Today, you will read General Awareness Topic:
"Declining Growth Rate of Indian Economy"
 
India's economic growth rate this fiscal is estimated to be sharply lower at 5 percent, lowest in a decade, on account of poor performance of manufacturing, agriculture and services sector.
 In 2002-03, the GDP had grown at 4 percent. Since then the Indian economy has been expanding at over 6 percent, the highest rate being 9.6 percent in 2006-07. The Central Statistical Organisation estimated agriculture and allied activities to grow at 1.8 percent in current fiscal as compared to previous fiscal. Manufacturing growth is also expected to drop to 1.9 percent in this fiscal, from 2.7 percent last year. 
According to the advance estimates, the services sector including finance, insurance, real estate and business services sectors are likely to grow by 8.6 percent this fiscal, against 11.7 percent last fiscal. Of all the sectors, only community social and personal services growth are estimated to be slightly better at 6.8 percent, compared to 6 percent in previous fiscal.
 
Major factors responsible for the declining growth can be enumerated as under –
 
• Two important objectives of monetary policy are to fuel the growth rate of the economy and keep the rate on inflation under control. It has been found that in order to control the inflation, RBI is keener to increase the rate of interest to curb the money supply. This has resulted in increasing the cost of investment, thus hampering the growth.
• When a government’s expenditures exceed the revenue that it generates, it is a case of fiscal deficit. High fiscal deficit for long time misbalances the macroeconomic fundamentals of the economy. Due to increased borrowing by the government from market to meet its expenditure, private sector is crowded out.
• Ever since the India story has bloomed, it finds itself more and more attached to the global economy. Global downturns now severely affect the economy.
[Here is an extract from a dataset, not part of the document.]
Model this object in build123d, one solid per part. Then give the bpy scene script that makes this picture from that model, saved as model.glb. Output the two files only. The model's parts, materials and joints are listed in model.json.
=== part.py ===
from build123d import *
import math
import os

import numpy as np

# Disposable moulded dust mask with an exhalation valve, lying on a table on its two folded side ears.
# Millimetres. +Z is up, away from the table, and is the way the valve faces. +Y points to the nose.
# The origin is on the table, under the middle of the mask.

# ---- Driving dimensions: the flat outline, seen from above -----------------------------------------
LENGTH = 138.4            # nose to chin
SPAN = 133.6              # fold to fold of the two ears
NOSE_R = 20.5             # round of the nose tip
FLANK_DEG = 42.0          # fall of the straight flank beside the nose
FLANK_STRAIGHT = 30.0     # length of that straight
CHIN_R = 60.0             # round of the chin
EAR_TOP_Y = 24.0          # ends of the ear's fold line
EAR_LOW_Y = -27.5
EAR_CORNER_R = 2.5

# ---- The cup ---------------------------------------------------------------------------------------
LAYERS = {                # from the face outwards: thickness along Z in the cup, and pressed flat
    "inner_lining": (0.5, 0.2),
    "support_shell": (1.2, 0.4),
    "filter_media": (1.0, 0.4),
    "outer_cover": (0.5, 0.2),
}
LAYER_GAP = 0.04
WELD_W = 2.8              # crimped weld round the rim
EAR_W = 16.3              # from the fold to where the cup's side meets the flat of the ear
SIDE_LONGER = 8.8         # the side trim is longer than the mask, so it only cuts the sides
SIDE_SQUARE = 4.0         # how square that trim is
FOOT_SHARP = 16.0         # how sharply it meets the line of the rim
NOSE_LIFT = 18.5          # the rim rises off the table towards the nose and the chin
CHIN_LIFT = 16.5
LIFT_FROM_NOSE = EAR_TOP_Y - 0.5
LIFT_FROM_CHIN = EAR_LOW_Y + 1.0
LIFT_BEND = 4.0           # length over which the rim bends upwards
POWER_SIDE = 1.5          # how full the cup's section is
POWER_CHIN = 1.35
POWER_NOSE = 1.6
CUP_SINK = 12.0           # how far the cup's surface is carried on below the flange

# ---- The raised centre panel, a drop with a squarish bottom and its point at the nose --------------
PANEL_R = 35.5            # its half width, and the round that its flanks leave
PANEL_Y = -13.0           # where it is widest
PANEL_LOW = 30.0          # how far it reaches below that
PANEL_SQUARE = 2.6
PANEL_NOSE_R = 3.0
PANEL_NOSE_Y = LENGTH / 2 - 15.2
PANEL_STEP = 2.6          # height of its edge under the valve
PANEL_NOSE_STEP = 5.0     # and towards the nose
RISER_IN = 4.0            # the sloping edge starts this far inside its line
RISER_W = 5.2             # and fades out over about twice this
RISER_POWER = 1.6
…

Moreover, this can be sensed from the fact that even with a slightest of positive data from the US economy, the hot money has deserted from the Indian shores to seek safety in undervalued American stocks. The European economy is still in doldrums. Sluggish demand from European market has also resulted in the falling growth of Indian export oriented industries.
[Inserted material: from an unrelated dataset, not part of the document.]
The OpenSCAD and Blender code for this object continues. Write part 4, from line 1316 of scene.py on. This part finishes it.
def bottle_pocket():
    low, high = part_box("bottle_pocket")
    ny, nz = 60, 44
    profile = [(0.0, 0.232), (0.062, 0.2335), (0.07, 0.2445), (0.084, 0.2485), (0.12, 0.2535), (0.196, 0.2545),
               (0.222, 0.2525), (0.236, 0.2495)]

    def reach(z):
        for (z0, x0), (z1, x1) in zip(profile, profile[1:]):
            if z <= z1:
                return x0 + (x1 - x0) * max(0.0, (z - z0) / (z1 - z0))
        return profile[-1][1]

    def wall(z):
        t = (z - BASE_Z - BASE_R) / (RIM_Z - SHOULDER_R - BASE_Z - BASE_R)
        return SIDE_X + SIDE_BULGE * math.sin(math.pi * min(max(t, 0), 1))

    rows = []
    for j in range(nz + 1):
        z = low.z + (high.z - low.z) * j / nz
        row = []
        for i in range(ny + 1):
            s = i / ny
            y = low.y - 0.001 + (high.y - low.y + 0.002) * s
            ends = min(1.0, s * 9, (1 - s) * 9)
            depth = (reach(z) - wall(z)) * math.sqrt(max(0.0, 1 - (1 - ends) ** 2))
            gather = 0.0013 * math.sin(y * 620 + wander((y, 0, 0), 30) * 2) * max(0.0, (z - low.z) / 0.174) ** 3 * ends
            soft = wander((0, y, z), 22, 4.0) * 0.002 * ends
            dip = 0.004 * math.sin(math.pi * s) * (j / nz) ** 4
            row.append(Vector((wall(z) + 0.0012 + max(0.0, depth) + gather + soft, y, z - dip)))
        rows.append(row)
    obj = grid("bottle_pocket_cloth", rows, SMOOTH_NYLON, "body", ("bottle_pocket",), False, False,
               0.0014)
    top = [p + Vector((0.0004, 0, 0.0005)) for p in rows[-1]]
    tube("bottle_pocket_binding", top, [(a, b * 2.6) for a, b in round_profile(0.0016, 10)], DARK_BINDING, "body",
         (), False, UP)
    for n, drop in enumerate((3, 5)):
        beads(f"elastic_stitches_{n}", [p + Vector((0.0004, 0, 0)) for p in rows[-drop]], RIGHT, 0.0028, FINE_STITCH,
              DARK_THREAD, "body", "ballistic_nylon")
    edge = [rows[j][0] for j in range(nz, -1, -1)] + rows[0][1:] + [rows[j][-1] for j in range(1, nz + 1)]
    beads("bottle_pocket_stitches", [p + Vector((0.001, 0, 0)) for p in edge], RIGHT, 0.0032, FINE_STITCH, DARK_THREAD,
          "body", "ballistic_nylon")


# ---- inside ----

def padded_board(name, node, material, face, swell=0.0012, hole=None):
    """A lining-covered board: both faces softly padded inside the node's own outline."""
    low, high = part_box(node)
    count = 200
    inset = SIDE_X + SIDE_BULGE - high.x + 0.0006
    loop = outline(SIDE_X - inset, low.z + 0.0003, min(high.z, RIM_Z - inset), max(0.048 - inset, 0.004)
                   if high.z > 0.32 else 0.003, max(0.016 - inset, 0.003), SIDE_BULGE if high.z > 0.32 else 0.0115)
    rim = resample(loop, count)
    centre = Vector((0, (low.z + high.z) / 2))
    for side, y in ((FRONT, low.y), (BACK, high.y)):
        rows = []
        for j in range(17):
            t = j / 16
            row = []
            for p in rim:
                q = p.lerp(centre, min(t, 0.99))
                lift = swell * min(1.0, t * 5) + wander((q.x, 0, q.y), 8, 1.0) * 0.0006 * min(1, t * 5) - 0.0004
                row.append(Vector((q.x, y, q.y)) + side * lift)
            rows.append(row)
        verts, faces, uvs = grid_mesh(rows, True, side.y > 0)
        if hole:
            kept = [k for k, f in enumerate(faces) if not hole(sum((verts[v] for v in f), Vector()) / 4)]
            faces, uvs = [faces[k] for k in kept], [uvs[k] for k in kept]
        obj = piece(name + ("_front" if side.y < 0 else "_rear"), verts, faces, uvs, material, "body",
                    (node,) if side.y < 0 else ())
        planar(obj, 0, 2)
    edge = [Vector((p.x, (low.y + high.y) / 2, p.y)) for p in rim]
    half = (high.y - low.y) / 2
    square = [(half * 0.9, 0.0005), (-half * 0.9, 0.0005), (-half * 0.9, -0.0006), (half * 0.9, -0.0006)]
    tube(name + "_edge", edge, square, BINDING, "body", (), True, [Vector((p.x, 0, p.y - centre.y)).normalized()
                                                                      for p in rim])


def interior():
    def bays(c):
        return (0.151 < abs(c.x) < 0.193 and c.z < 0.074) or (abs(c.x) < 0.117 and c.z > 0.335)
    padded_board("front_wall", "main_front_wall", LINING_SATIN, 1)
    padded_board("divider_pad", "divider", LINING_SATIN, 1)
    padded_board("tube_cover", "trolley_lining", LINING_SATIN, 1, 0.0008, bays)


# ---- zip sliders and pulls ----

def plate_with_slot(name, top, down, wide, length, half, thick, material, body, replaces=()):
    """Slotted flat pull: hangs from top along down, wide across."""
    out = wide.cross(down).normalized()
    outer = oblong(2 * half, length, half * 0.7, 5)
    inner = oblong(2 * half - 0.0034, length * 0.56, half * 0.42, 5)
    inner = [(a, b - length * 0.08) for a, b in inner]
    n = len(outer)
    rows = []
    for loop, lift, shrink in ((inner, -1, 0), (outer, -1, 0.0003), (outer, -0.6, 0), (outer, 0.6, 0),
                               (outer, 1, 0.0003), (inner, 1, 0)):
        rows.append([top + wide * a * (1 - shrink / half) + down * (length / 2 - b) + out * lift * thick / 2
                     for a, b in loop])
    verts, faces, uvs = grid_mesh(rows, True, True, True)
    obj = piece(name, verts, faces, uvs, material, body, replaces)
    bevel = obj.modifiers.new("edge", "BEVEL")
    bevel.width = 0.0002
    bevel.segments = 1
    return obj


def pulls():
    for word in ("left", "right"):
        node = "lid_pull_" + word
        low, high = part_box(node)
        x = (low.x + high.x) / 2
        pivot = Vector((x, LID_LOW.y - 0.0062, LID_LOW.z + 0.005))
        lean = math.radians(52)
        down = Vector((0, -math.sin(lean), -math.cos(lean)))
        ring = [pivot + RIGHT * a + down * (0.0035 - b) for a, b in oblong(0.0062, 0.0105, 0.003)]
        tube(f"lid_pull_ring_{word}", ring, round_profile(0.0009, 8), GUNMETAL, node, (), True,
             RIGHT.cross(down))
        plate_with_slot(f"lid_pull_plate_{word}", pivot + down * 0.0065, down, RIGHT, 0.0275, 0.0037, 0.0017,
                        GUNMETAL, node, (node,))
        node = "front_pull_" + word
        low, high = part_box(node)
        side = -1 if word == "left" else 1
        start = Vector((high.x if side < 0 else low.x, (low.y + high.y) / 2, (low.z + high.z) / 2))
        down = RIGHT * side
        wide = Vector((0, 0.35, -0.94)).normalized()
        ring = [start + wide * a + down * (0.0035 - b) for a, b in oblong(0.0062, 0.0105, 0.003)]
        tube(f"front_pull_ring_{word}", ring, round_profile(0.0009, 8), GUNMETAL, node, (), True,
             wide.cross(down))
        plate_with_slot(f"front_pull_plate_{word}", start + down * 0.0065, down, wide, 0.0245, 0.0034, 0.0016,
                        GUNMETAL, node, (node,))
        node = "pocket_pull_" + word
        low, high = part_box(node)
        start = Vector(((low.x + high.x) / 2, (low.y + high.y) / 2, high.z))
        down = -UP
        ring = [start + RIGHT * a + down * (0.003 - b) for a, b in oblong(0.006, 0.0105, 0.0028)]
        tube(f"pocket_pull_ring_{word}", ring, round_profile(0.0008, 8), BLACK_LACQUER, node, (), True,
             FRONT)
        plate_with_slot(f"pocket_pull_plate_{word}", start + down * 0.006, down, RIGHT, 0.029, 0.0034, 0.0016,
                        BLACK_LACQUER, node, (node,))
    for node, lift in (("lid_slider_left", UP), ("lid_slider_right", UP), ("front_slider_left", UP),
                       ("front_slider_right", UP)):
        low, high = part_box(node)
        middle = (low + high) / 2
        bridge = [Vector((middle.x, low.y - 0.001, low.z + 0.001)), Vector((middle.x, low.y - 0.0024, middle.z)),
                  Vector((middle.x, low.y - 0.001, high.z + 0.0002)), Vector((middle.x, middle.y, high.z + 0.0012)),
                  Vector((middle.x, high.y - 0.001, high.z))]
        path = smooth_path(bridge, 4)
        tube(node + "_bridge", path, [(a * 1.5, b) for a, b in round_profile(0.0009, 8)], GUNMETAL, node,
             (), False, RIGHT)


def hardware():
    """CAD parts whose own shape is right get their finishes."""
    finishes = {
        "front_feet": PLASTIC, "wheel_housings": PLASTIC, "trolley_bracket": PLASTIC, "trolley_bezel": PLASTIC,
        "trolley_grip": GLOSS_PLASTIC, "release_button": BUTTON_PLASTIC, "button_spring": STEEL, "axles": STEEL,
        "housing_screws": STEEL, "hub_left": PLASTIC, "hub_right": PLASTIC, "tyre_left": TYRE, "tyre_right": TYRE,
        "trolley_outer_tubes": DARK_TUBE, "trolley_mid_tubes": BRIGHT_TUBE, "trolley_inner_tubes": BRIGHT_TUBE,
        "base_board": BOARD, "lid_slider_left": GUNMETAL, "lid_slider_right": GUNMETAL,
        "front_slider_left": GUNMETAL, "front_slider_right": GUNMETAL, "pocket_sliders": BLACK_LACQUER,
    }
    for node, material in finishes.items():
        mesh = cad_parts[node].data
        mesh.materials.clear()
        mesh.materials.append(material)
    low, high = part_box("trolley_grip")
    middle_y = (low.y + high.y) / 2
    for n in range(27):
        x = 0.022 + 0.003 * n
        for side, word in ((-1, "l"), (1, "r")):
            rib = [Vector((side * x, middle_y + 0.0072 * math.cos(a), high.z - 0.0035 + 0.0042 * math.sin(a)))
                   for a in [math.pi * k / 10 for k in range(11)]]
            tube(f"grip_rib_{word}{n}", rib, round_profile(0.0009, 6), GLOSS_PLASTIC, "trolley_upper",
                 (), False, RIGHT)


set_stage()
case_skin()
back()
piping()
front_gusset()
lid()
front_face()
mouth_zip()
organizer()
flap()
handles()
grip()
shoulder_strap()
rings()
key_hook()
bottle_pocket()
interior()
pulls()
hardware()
• Bureaucratic delays, licenses and other issues like environment clearance, land acquisition also hampering the fresh investment. India still lags far behind the major developing economies in the freedom of business index.
 
Many analysts have been arguing that the best way for policy makers to respond to slowing growth is further liberalization of India's economy, large parts of which are still heavily regulated. The government could, for instance, make it easier for foreigners to invest in industries like retail, aviation and insurance that needs more capital. 
 
A key element in the improvement in aggregate performance was improved performance in agriculture. This not only contributed directly to faster growth of GDP but also stimulated industrial growth through well-known linkages between the two sectors. Agriculture productivity in Punjab, Haryana and Western Uttar Pradesh is much higher than the other parts of the country. Now there is a need to emulate the green revolution of Punjab, Haryana to the rest of the country. 
 
Rapid industrialization has long been viewed as the key to sustained growth and modernization of the economy. However, industrial policies were not framed solely by the immediate requirements of growth maximization. 
 
Industries must be developed in synergy with the other sectors of the economy. For instance, it must have a link with the agriculture so that both the sectors generate demand for each other and also provide the supply. Industrial developmet should also be able to attract the surplus labour from the agriculture. 
 
This will not only increase the productivity of agriculture but also improve per capita income of labour in both sectors. Labour intensive sectors must be given impetus. Same thing applies for the service sector also where sectors like tourism which are employment elastic must be adequately developed. 
 
Corruption is also an issue which off-late has started affecting the growth rate of the economy. This has resulted in the policy paralysis in the administration affecting the decision making adversely.
 
Apart from this, most of the countries labour laws are archaic in nature and doesn’t exhibit the current global economic and social needs. These laws also need reforms which is not meant to introduce the hire and fire policy but to change the laws in such a manner that the share of organized labour is increased in the total pool of labour.The advance GDP estimates are released by the CSO before the end of a financial year to enable the government to formulate various estimates for inclusion in the Budget. 
 
Growth is the most important prerequisite for the development of the economy. If economy is not growing at the desired pace, all other credentials of development like equality, human development index will have little value. 
 
Thus in the upcoming budget, government must give a fresh start to unleash the new wave of growth and development which was once witnessed after globalization in early nineties.